● GIVEN INSTRUCTION
Exactly repeat the full listing that follows.

───── DATA PROVIDED

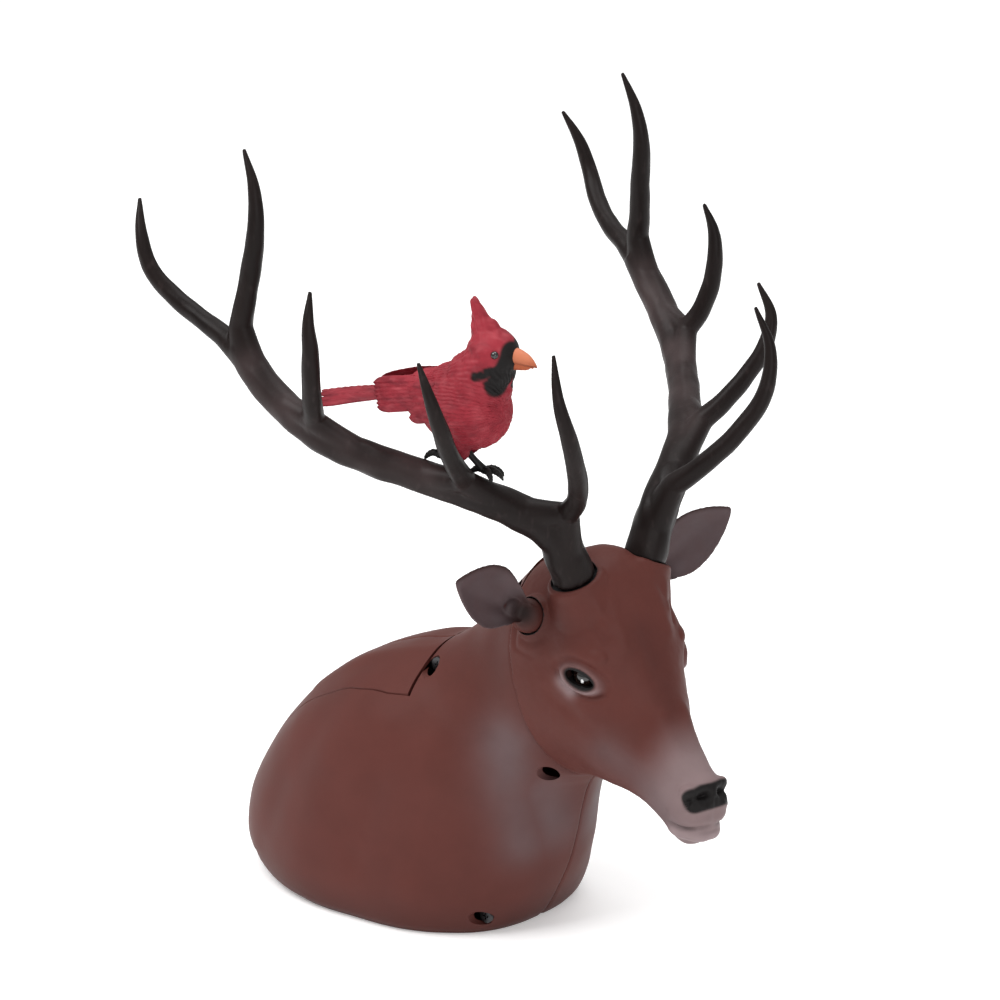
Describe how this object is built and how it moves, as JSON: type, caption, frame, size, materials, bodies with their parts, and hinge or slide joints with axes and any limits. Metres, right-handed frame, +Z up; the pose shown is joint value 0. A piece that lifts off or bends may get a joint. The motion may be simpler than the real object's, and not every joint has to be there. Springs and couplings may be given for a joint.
{
  "type": "stag bust display figure",
  "caption": "Hollow stag bust with turning head, pull-out antlers, swivelling ears, hinged back hatch over a tray, and a small crested bird perched on one antler.",
  "frame": {"origin": "centre of the flat base face, on the floor", "axes": "+X the way the chest faces, +Y the stag's left, +Z up"},
  "size_m": [0.2363, 0.2308, 0.3129],
  "materials": {
    "body_skin": "matte sprayed plastic",
    "head_skin": "matte sprayed plastic",
    "ear_skin": "matte sprayed plastic",
    "antler": "satin sprayed plastic",
    "black_plastic": "moulded, matte",
    "steel": "zinc plated",
    "ballast": "rough",
    "eye_gloss": "gloss",
    "feathers": "matte sprayed plastic",
    "beak": "satin"
  },
  "bodies": {
    "body": {"right_body_shell": "body_skin", "left_body_shell": "body_skin", "base_plate": "black_plastic", "base_screws": "steel", "shell_screws": "steel", "ballast_block": "ballast", "storage_tray": "black_plastic", "hinge_bracket": "steel", "hatch_hinge_pin": "steel", "tray_magnets": "steel", "neck_ring": "black_plastic"},
    "hatch": {"back_hatch": "body_skin", "hatch_hinge_leaf": "steel", "hatch_magnets": "steel"},
    "head": {"head_shell": "head_skin", "head_back_plate": "black_plastic", "head_screws": "steel", "neck_pivot_post": "black_plastic", "friction_washer": "steel", "pivot_clip": "steel", "right_antler_socket": "black_plastic", "left_antler_socket": "black_plastic", "right_eye": "eye_gloss", "left_eye": "eye_gloss", "right_ear_bush": "black_plastic", "left_ear_bush": "black_plastic"},
    "right_antler_body": {"right_antler": "antler", "right_antler_peg": "steel"},
    "left_antler_body": {"left_antler": "antler", "left_antler_peg": "steel"},
    "right_ear_body": {"right_ear": "ear_skin", "right_ear_pin": "steel"},
    "left_ear_body": {"left_ear": "ear_skin", "left_ear_pin": "steel"},
    "bird": {"bird_body": "feathers", "bird_wings": "feathers", "bird_beak": "beak", "bird_eyes": "eye_gloss", "bird_feet": "black_plastic"}
  },
  "joints": [
    {"name": "hatch_hinge", "type": "hinge", "parent": "body", "child": "hatch", "pos_m": [-0.043, 0, 0.0635], "axis": [0, -1, 0], "range_deg": [0, 60]},
    {"name": "head_turn", "type": "hinge", "parent": "body", "child": "head", "pos_m": [0.08228, 0.00033, 0.10975], "axis": [0.941, -0.1829, 0.2847], "range_deg": [-12, 12]},
    {"name": "right_antler_pull", "type": "slide", "parent": "head", "child": "right_antler_body", "axis": [-0.1118, -0.3654, 0.9241], "range_m": [0, 0.015]},
    {"name": "left_antler_pull", "type": "slide", "parent": "head", "child": "left_antler_body", "axis": [0.0332, 0.3807, 0.9241], "range_m": [0, 0.015]},
    {"name": "right_ear_swivel", "type": "hinge", "parent": "head", "child": "right_ear_body", "pos_m": [0.08357, -0.02937, 0.1355], "axis": [-0.0447, -0.863, 0.5033], "range_deg": [-20, 20]},
    {"name": "left_ear_swivel", "type": "hinge", "parent": "head", "child": "left_ear_body", "pos_m": [0.09388, 0.02364, 0.1355], "axis": [-0.2818, -0.8169, -0.5033], "range_deg": [-20, 20]},
    {"name": "bird_lift", "type": "slide", "parent": "right_antler_body", "child": "bird", "axis": [0, 0, 1], "range_m": [0, 0.018]}
  ]
}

──────────

● SOLUTION FOR THIS TASK
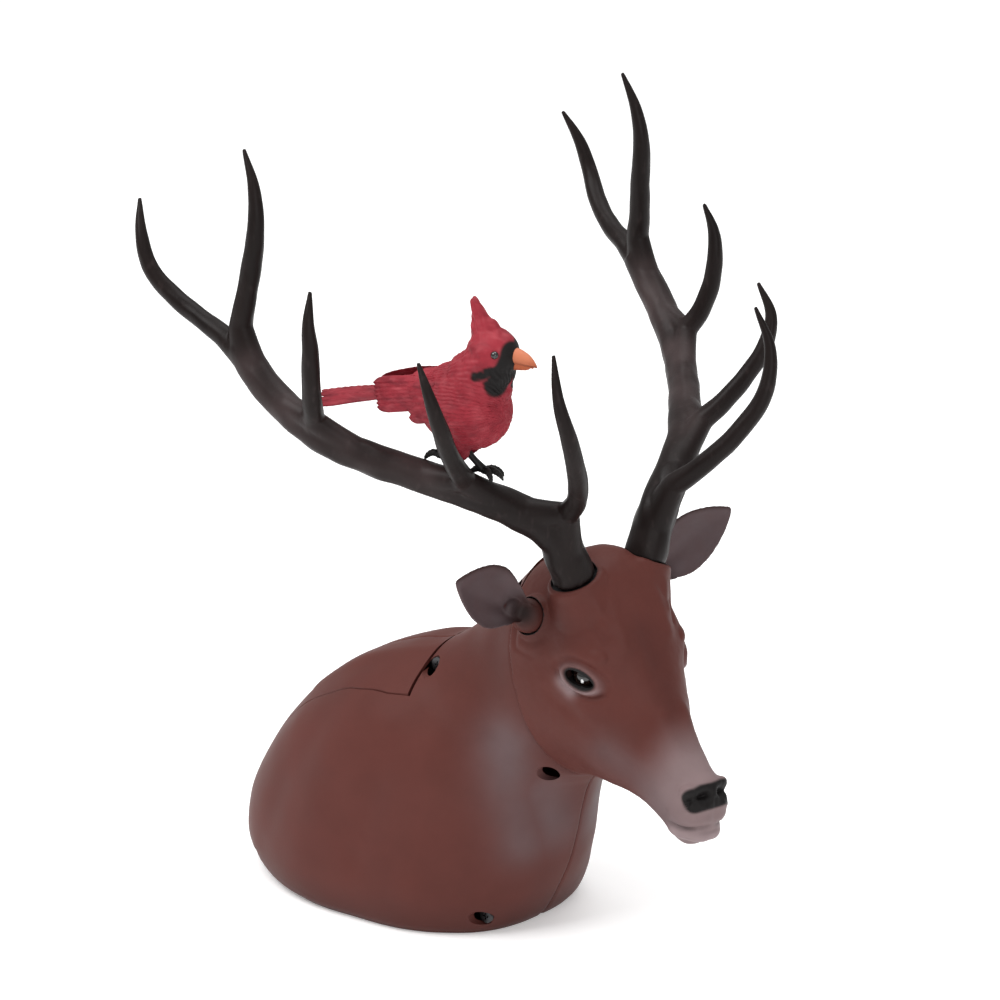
Describe how this object is built and how it moves, as JSON: type, caption, frame, size, materials, bodies with their parts, and hinge or slide joints with axes and any limits. Metres, right-handed frame, +Z up; the pose shown is joint value 0. A piece that lifts off or bends may get a joint. The motion may be simpler than the real object's, and not every joint has to be there. Springs and couplings may be given for a joint.
{
  "type": "stag bust display figure",
  "caption": "Hollow stag bust with turning head, pull-out antlers, swivelling ears, hinged back hatch over a tray, and a small crested bird perched on one antler.",
  "frame": {"origin": "centre of the flat base face, on the floor", "axes": "+X the way the chest faces, +Y the stag's left, +Z up"},
  "size_m": [0.2363, 0.2308, 0.3129],
  "materials": {
    "body_skin": "matte sprayed plastic",
    "head_skin": "matte sprayed plastic",
    "ear_skin": "matte sprayed plastic",
    "antler": "satin sprayed plastic",
    "black_plastic": "moulded, matte",
    "steel": "zinc plated",
    "ballast": "rough",
    "eye_gloss": "gloss",
    "feathers": "matte sprayed plastic",
    "beak": "satin"
  },
  "bodies": {
    "body": {"right_body_shell": "body_skin", "left_body_shell": "body_skin", "base_plate": "black_plastic", "base_screws": "steel", "shell_screws": "steel", "ballast_block": "ballast", "storage_tray": "black_plastic", "hinge_bracket": "steel", "hatch_hinge_pin": "steel", "tray_magnets": "steel", "neck_ring": "black_plastic"},
    "hatch": {"back_hatch": "body_skin", "hatch_hinge_leaf": "steel", "hatch_magnets": "steel"},
    "head": {"head_shell": "head_skin", "head_back_plate": "black_plastic", "head_screws": "steel", "neck_pivot_post": "black_plastic", "friction_washer": "steel", "pivot_clip": "steel", "right_antler_socket": "black_plastic", "left_antler_socket": "black_plastic", "right_eye": "eye_gloss", "left_eye": "eye_gloss", "right_ear_bush": "black_plastic", "left_ear_bush": "black_plastic"},
    "right_antler_body": {"right_antler": "antler", "right_antler_peg": "steel"},
    "left_antler_body": {"left_antler": "antler", "left_antler_peg": "steel"},
    "right_ear_body": {"right_ear": "ear_skin", "right_ear_pin": "steel"},
    "left_ear_body": {"left_ear": "ear_skin", "left_ear_pin": "steel"},
    "bird": {"bird_body": "feathers", "bird_wings": "feathers", "bird_beak": "beak", "bird_eyes": "eye_gloss", "bird_feet": "black_plastic"}
  },
  "joints": [
    {"name": "hatch_hinge", "type": "hinge", "parent": "body", "child": "hatch", "pos_m": [-0.043, 0, 0.0635], "axis": [0, -1, 0], "range_deg": [0, 60]},
    {"name": "head_turn", "type": "hinge", "parent": "body", "child": "head", "pos_m": [0.08228, 0.00033, 0.10975], "axis": [0.941, -0.1829, 0.2847], "range_deg": [-12, 12]},
    {"name": "right_antler_pull", "type": "slide", "parent": "head", "child": "right_antler_body", "axis": [-0.1118, -0.3654, 0.9241], "range_m": [0, 0.015]},
    {"name": "left_antler_pull", "type": "slide", "parent": "head", "child": "left_antler_body", "axis": [0.0332, 0.3807, 0.9241], "range_m": [0, 0.015]},
    {"name": "right_ear_swivel", "type": "hinge", "parent": "head", "child": "right_ear_body", "pos_m": [0.08357, -0.02937, 0.1355], "axis": [-0.0447, -0.863, 0.5033], "range_deg": [-20, 20]},
    {"name": "left_ear_swivel", "type": "hinge", "parent": "head", "child": "left_ear_body", "pos_m": [0.09388, 0.02364, 0.1355], "axis": [-0.2818, -0.8169, -0.5033], "range_deg": [-20, 20]},
    {"name": "bird_lift", "type": "slide", "parent": "right_antler_body", "child": "bird", "axis": [0, 0, 1], "range_m": [0, 0.018]}
  ]
}